→ **REQUIREMENT**
Every line of the records below should be restated exactly.
GIVEN DATA start
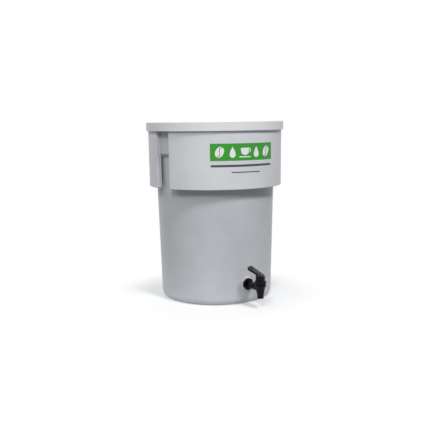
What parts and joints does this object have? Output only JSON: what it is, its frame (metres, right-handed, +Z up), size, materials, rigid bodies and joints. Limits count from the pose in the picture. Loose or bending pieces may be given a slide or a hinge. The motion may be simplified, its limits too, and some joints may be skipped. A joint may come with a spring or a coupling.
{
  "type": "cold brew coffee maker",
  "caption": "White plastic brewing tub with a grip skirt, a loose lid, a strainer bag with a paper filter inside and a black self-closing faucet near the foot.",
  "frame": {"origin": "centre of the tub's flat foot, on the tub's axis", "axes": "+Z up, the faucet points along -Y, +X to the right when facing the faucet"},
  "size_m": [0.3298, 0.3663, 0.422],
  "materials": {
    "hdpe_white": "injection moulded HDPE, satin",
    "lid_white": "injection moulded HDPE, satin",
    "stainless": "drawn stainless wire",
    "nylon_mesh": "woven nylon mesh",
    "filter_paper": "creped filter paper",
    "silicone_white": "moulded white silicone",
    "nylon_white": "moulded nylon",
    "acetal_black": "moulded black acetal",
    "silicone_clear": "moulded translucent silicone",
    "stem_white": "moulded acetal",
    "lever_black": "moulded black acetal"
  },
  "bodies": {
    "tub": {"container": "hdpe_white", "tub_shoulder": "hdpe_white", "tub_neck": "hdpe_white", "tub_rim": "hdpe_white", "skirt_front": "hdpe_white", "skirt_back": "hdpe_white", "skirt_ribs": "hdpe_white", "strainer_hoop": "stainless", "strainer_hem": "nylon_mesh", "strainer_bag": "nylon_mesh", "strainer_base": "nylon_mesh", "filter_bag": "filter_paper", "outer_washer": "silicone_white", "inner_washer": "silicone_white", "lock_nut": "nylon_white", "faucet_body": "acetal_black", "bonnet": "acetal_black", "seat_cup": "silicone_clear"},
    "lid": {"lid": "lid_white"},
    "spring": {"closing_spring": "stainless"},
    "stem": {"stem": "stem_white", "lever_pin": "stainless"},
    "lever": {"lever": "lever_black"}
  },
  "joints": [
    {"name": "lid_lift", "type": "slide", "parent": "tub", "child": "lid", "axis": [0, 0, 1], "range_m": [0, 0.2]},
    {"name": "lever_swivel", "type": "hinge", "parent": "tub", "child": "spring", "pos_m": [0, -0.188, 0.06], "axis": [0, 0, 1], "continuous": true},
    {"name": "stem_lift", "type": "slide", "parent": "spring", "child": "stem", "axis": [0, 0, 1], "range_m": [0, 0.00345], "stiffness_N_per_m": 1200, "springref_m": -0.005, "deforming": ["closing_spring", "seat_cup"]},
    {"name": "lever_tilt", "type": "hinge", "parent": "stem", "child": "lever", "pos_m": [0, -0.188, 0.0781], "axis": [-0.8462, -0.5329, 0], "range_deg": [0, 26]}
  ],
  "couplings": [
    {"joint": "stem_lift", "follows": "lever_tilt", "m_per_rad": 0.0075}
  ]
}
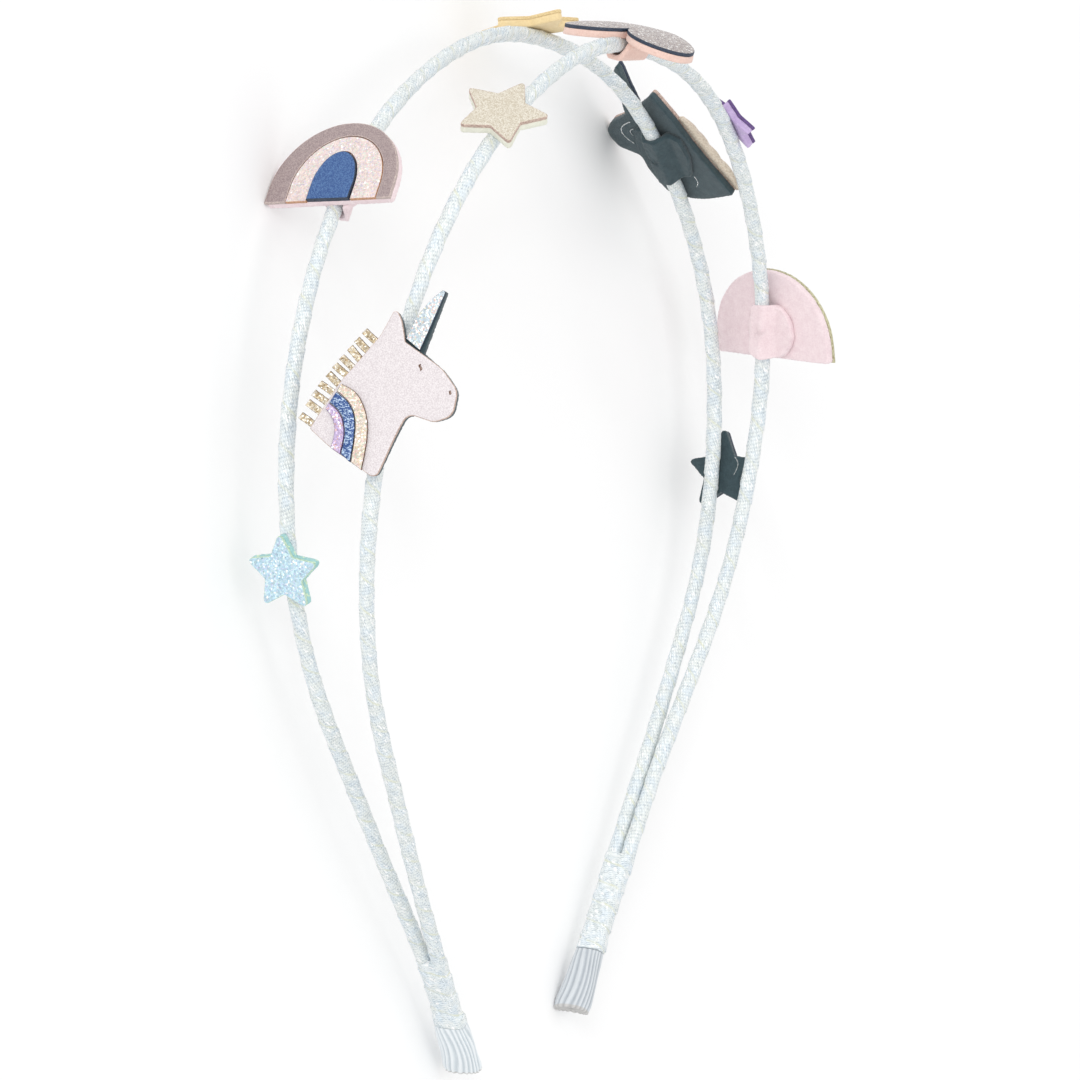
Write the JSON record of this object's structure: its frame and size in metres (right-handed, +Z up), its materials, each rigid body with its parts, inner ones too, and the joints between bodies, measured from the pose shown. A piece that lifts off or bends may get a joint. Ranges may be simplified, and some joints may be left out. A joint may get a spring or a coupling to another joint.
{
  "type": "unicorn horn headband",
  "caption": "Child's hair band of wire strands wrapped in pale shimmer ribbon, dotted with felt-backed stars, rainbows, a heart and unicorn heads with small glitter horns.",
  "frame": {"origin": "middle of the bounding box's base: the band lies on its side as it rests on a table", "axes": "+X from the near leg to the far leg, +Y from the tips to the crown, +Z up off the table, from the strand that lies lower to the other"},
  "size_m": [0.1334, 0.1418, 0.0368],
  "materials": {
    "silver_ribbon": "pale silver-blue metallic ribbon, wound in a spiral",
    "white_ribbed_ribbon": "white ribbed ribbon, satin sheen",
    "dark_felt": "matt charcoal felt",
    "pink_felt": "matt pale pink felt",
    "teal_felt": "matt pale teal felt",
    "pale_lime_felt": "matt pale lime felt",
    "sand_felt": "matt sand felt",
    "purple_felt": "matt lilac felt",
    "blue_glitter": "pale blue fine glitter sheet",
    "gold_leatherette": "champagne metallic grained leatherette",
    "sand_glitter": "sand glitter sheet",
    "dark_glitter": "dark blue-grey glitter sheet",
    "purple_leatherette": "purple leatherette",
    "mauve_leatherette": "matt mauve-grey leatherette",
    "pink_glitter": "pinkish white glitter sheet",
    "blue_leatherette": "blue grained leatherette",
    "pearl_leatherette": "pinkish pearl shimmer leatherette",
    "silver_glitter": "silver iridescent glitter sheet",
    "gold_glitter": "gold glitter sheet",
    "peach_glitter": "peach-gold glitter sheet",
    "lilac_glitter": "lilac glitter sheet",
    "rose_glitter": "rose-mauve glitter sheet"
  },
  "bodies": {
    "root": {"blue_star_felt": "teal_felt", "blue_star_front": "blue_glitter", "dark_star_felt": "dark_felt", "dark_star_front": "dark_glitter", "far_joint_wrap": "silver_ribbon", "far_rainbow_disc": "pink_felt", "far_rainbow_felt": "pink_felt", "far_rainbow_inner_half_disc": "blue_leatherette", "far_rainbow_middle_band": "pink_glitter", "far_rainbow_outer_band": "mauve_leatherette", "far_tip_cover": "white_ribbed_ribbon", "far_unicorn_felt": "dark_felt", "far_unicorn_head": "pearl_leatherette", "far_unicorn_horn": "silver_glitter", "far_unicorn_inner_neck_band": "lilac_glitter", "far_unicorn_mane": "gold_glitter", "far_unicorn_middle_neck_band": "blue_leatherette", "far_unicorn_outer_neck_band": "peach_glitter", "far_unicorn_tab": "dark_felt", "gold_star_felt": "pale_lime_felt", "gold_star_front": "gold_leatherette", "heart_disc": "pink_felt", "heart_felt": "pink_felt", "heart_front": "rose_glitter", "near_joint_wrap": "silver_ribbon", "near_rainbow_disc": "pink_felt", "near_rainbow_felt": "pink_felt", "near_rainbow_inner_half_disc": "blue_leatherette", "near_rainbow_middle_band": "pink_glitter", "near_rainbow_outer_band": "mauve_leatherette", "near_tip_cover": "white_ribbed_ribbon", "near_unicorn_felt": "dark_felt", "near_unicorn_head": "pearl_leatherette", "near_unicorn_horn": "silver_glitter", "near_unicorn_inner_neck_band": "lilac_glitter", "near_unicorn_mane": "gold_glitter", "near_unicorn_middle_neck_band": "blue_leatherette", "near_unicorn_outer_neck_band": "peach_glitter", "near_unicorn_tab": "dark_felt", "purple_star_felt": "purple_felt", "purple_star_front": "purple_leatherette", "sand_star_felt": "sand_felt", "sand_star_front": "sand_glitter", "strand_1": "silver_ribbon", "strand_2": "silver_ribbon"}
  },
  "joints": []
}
GIVEN DATA end
→ **SOLUTION FOR THIS PROBLEM**
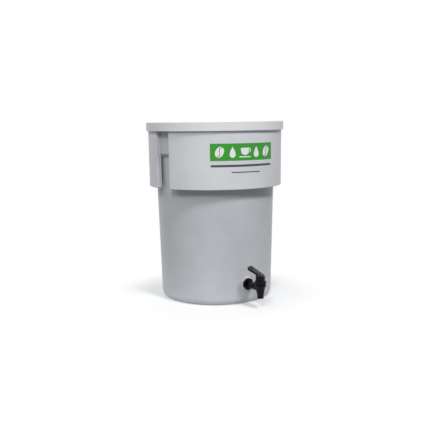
What parts and joints does this object have? Output only JSON: what it is, its frame (metres, right-handed, +Z up), size, materials, rigid bodies and joints. Limits count from the pose in the picture. Loose or bending pieces may be given a slide or a hinge. The motion may be simplified, its limits too, and some joints may be skipped. A joint may come with a spring or a coupling.
{
  "type": "cold brew coffee maker",
  "caption": "White plastic brewing tub with a grip skirt, a loose lid, a strainer bag with a paper filter inside and a black self-closing faucet near the foot.",
  "frame": {"origin": "centre of the tub's flat foot, on the tub's axis", "axes": "+Z up, the faucet points along -Y, +X to the right when facing the faucet"},
  "size_m": [0.3298, 0.3663, 0.422],
  "materials": {
    "hdpe_white": "injection moulded HDPE, satin",
    "lid_white": "injection moulded HDPE, satin",
    "stainless": "drawn stainless wire",
    "nylon_mesh": "woven nylon mesh",
    "filter_paper": "creped filter paper",
    "silicone_white": "moulded white silicone",
    "nylon_white": "moulded nylon",
    "acetal_black": "moulded black acetal",
    "silicone_clear": "moulded translucent silicone",
    "stem_white": "moulded acetal",
    "lever_black": "moulded black acetal"
  },
  "bodies": {
    "tub": {"container": "hdpe_white", "tub_shoulder": "hdpe_white", "tub_neck": "hdpe_white", "tub_rim": "hdpe_white", "skirt_front": "hdpe_white", "skirt_back": "hdpe_white", "skirt_ribs": "hdpe_white", "strainer_hoop": "stainless", "strainer_hem": "nylon_mesh", "strainer_bag": "nylon_mesh", "strainer_base": "nylon_mesh", "filter_bag": "filter_paper", "outer_washer": "silicone_white", "inner_washer": "silicone_white", "lock_nut": "nylon_white", "faucet_body": "acetal_black", "bonnet": "acetal_black", "seat_cup": "silicone_clear"},
    "lid": {"lid": "lid_white"},
    "spring": {"closing_spring": "stainless"},
    "stem": {"stem": "stem_white", "lever_pin": "stainless"},
    "lever": {"lever": "lever_black"}
  },
  "joints": [
    {"name": "lid_lift", "type": "slide", "parent": "tub", "child": "lid", "axis": [0, 0, 1], "range_m": [0, 0.2]},
    {"name": "lever_swivel", "type": "hinge", "parent": "tub", "child": "spring", "pos_m": [0, -0.188, 0.06], "axis": [0, 0, 1], "continuous": true},
    {"name": "stem_lift", "type": "slide", "parent": "spring", "child": "stem", "axis": [0, 0, 1], "range_m": [0, 0.00345], "stiffness_N_per_m": 1200, "springref_m": -0.005, "deforming": ["closing_spring", "seat_cup"]},
    {"name": "lever_tilt", "type": "hinge", "parent": "stem", "child": "lever", "pos_m": [0, -0.188, 0.0781], "axis": [-0.8462, -0.5329, 0], "range_deg": [0, 26]}
  ],
  "couplings": [
    {"joint": "stem_lift", "follows": "lever_tilt", "m_per_rad": 0.0075}
  ]
}
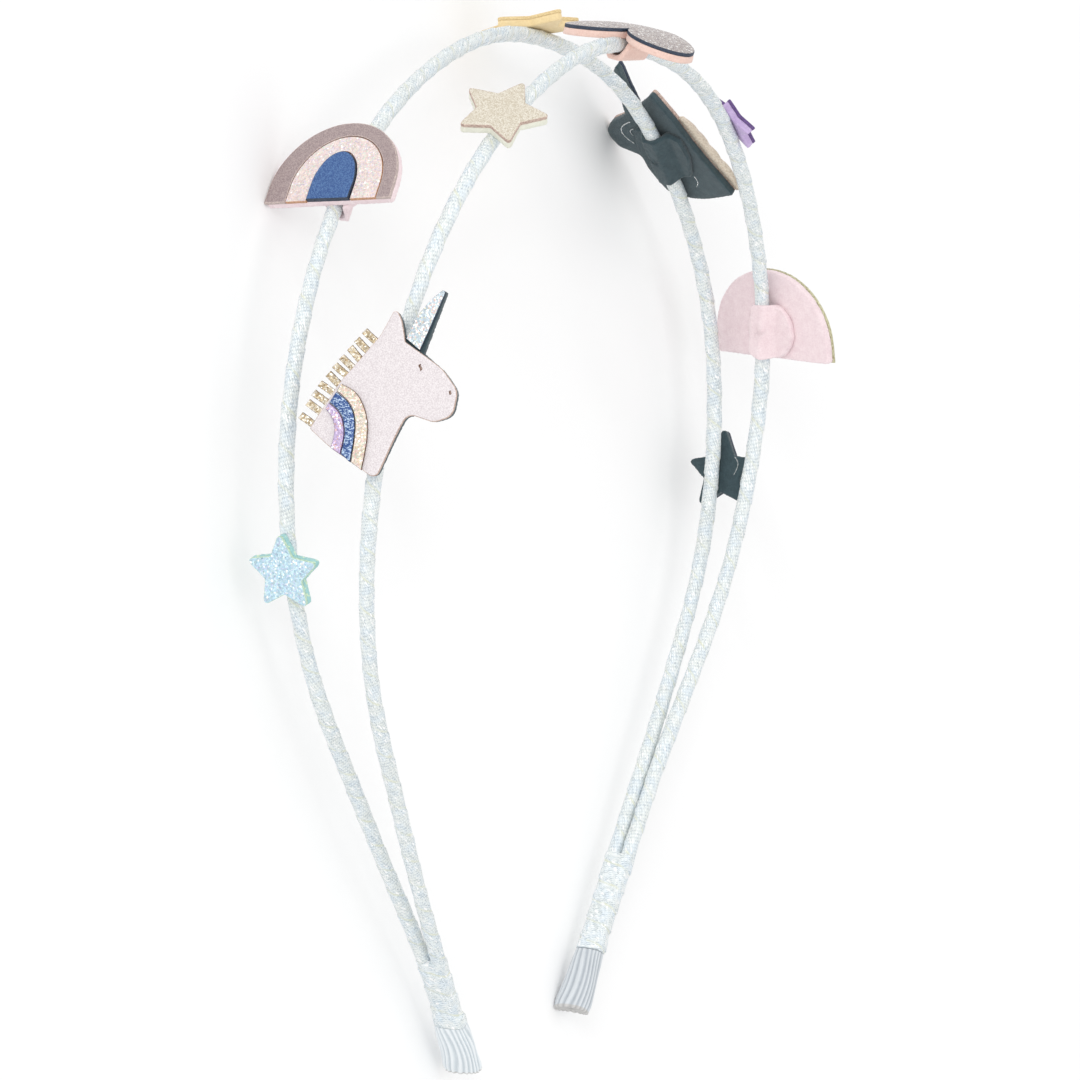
Write the JSON record of this object's structure: its frame and size in metres (right-handed, +Z up), its materials, each rigid body with its parts, inner ones too, and the joints between bodies, measured from the pose shown. A piece that lifts off or bends may get a joint. Ranges may be simplified, and some joints may be left out. A joint may get a spring or a coupling to another joint.
{
  "type": "unicorn horn headband",
  "caption": "Child's hair band of wire strands wrapped in pale shimmer ribbon, dotted with felt-backed stars, rainbows, a heart and unicorn heads with small glitter horns.",
  "frame": {"origin": "middle of the bounding box's base: the band lies on its side as it rests on a table", "axes": "+X from the near leg to the far leg, +Y from the tips to the crown, +Z up off the table, from the strand that lies lower to the other"},
  "size_m": [0.1334, 0.1418, 0.0368],
  "materials": {
    "silver_ribbon": "pale silver-blue metallic ribbon, wound in a spiral",
    "white_ribbed_ribbon": "white ribbed ribbon, satin sheen",
    "dark_felt": "matt charcoal felt",
    "pink_felt": "matt pale pink felt",
    "teal_felt": "matt pale teal felt",
    "pale_lime_felt": "matt pale lime felt",
    "sand_felt": "matt sand felt",
    "purple_felt": "matt lilac felt",
    "blue_glitter": "pale blue fine glitter sheet",
    "gold_leatherette": "champagne metallic grained leatherette",
    "sand_glitter": "sand glitter sheet",
    "dark_glitter": "dark blue-grey glitter sheet",
    "purple_leatherette": "purple leatherette",
    "mauve_leatherette": "matt mauve-grey leatherette",
    "pink_glitter": "pinkish white glitter sheet",
    "blue_leatherette": "blue grained leatherette",
    "pearl_leatherette": "pinkish pearl shimmer leatherette",
    "silver_glitter": "silver iridescent glitter sheet",
    "gold_glitter": "gold glitter sheet",
    "peach_glitter": "peach-gold glitter sheet",
    "lilac_glitter": "lilac glitter sheet",
    "rose_glitter": "rose-mauve glitter sheet"
  },
  "bodies": {
    "root": {"blue_star_felt": "teal_felt", "blue_star_front": "blue_glitter", "dark_star_felt": "dark_felt", "dark_star_front": "dark_glitter", "far_joint_wrap": "silver_ribbon", "far_rainbow_disc": "pink_felt", "far_rainbow_felt": "pink_felt", "far_rainbow_inner_half_disc": "blue_leatherette", "far_rainbow_middle_band": "pink_glitter", "far_rainbow_outer_band": "mauve_leatherette", "far_tip_cover": "white_ribbed_ribbon", "far_unicorn_felt": "dark_felt", "far_unicorn_head": "pearl_leatherette", "far_unicorn_horn": "silver_glitter", "far_unicorn_inner_neck_band": "lilac_glitter", "far_unicorn_mane": "gold_glitter", "far_unicorn_middle_neck_band": "blue_leatherette", "far_unicorn_outer_neck_band": "peach_glitter", "far_unicorn_tab": "dark_felt", "gold_star_felt": "pale_lime_felt", "gold_star_front": "gold_leatherette", "heart_disc": "pink_felt", "heart_felt": "pink_felt", "heart_front": "rose_glitter", "near_joint_wrap": "silver_ribbon", "near_rainbow_disc": "pink_felt", "near_rainbow_felt": "pink_felt", "near_rainbow_inner_half_disc": "blue_leatherette", "near_rainbow_middle_band": "pink_glitter", "near_rainbow_outer_band": "mauve_leatherette", "near_tip_cover": "white_ribbed_ribbon", "near_unicorn_felt": "dark_felt", "near_unicorn_head": "pearl_leatherette", "near_unicorn_horn": "silver_glitter", "near_unicorn_inner_neck_band": "lilac_glitter", "near_unicorn_mane": "gold_glitter", "near_unicorn_middle_neck_band": "blue_leatherette", "near_unicorn_outer_neck_band": "peach_glitter", "near_unicorn_tab": "dark_felt", "purple_star_felt": "purple_felt", "purple_star_front": "purple_leatherette", "sand_star_felt": "sand_felt", "sand_star_front": "sand_glitter", "strand_1": "silver_ribbon", "strand_2": "silver_ribbon"}
  },
  "joints": []
}